British Engineers Use “9 Box Matrix” As Flood Design Guide
Today the British Institute of Mechanical Engineers, “IMechE”, issued guidelines for their 130,000 members to use when engineering for rising sea level. I am delighted that it is based upon a tool that I created a few years ago, the “9 Box Matrix.” The announcement was done at a press conference at their HQ in London, which I attended.
The report RISING SEAS: THE ENGINEERING CHALLENGE can be downoladed from their website: www.imeche.com
As shown below, the 9 Box Matrix is a simple construct with three rows for different risk levels and three columns for different time horizons. As a standard, I use 30, 50, and 100 years, though that can be varied for specific users who might need shorter or longer timeframes.
The Institute of Mechanical Engineers have now labeled this the “Englander 9-Box Matrix”, a bit humbling. It gives rather straight-forward guidance for planning for future flooding from rising seas, in addition to whatever current flooding a location may be experiencing. It aims to make the distinction that designing a soccer field has low risk sensitivity but a nuclear power plant would have high risk sensitivity. Accordingly, the safe-design guidance for future flooding ranges from one foot (30 cm) for the 30 year low risk, to 20 feet (6 meters) for the hundred year high risk, which would carry out roughly to the year 2120.
Risk Sensitivity |
30 Years* | 50 Years | 100 Years |
Low | 30 cm (1 ft) | 60 cm (2 ft) | 2 m (7 ft) |
Medium | 60 cm (2 ft) | 1.3 m (4 ft) | 4 m (13 ft) |
High | 1 m (3 ft) | 2 m (7 ft) | 6 m (20 ft) |
The years theoretically are from a base year of 2020, but in fact are approximations. The actual amounts and metric equivalents of recommended increased building heights are all rounded upward, appropriate as they are approximations.

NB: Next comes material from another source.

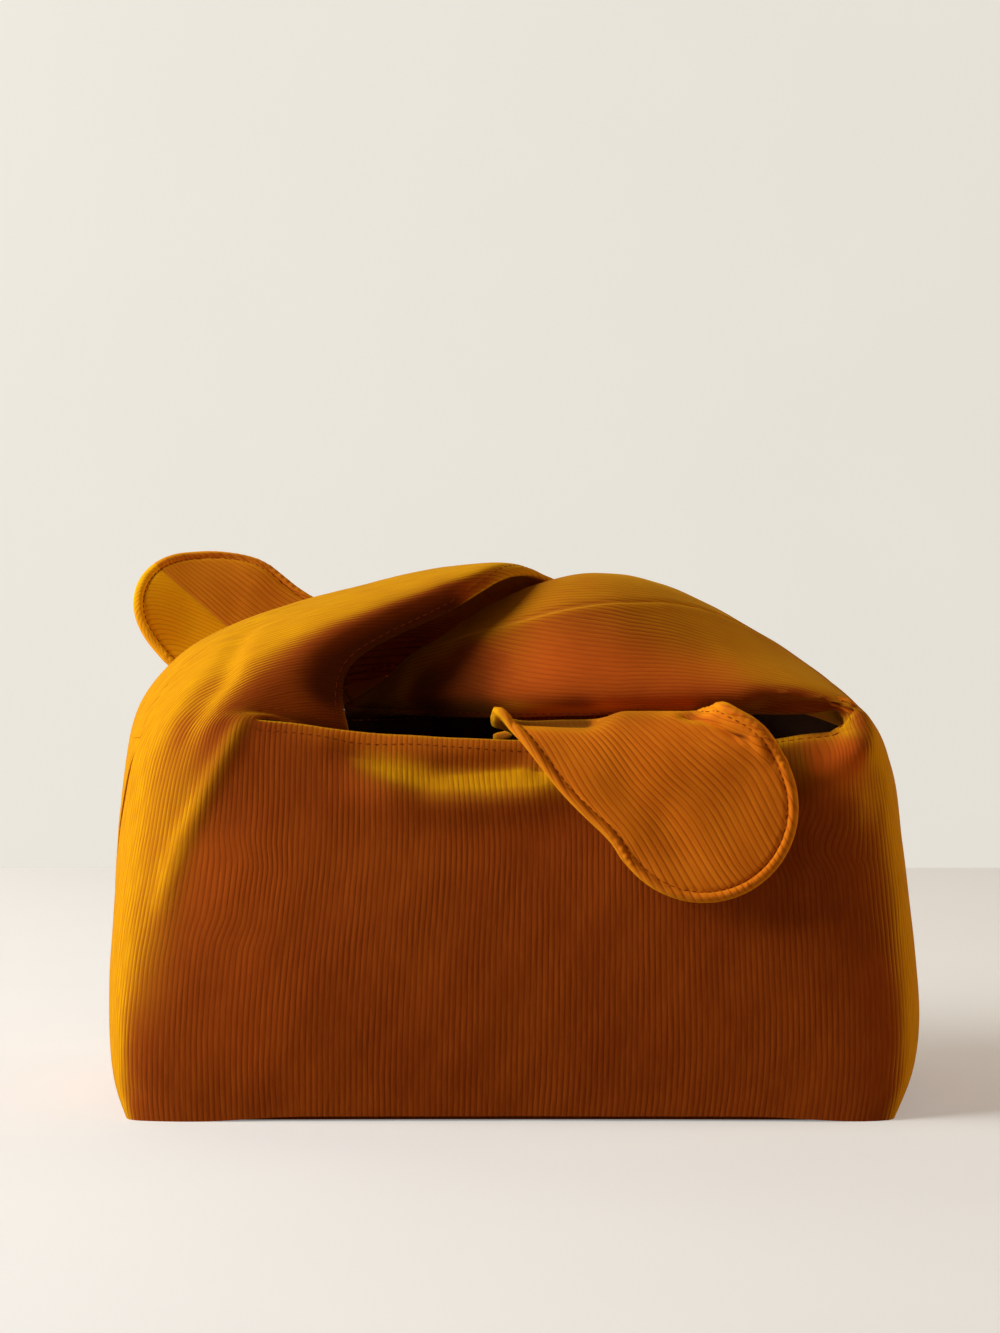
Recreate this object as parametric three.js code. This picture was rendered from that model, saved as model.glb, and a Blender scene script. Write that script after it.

Besides the simplicity, the innovation here is to recognize that we cannot accurately forecast how much of Antarctica and Greenland will melt over the next hundred years. There are simply too many variables and uncertainties that will affect how those two mile-high ice sheets will melt, collapse, and break off into icebergs. When it comes to planning for rising seas over the next hundred years, there are many “known unknowns” and many “unknown knowns” to use the famous phrase of former Secretary of Defense, Donald Rumsfeld.
The actual increase of global mean sea level will depend on how warm the world gets, which in turn depends on the level of carbon dioxide in the atmosphere, which in turn will depend on the method used to produce the energy; coal versus renewables. Also we may be successful at industrial scale removal of CO2 from the atmosphere as the century progresses. Then there is the question of how much methane will escape into the atmosphere from the thawing permafrost and the subsea methane slush. Methane is about a hundred times more potent than CO2 as a greenhouse gas. All of those will affect future sea level, which in turn determines the global coastline.
So rather than ask exactly how high the water will get, the safer question is to ask how high to design buildings and infrastructure. Thus, in effect my 9-Box Matrix incorporates a margin of safety as is typically done with engineering specifications. This is a fundamental difference compared to most of the current focus on projections for rising sea level, which attempt to be precise, but have a wide range and keep changing. Given that buildings and infrastructure often last a hundred years, attempting to precisely predict how high the water will be is unrealistic, if not naive and risky.
A web page with version 1.1 of the 9 Box Matrix, with some notes and explanations can be downloaded from my website or from the nonprofit Rising Seas Institute, www.risingseasinstitute.org/englander9boxmatrix Anyone is welcome to share and use this, under Creative Commons, with attribution.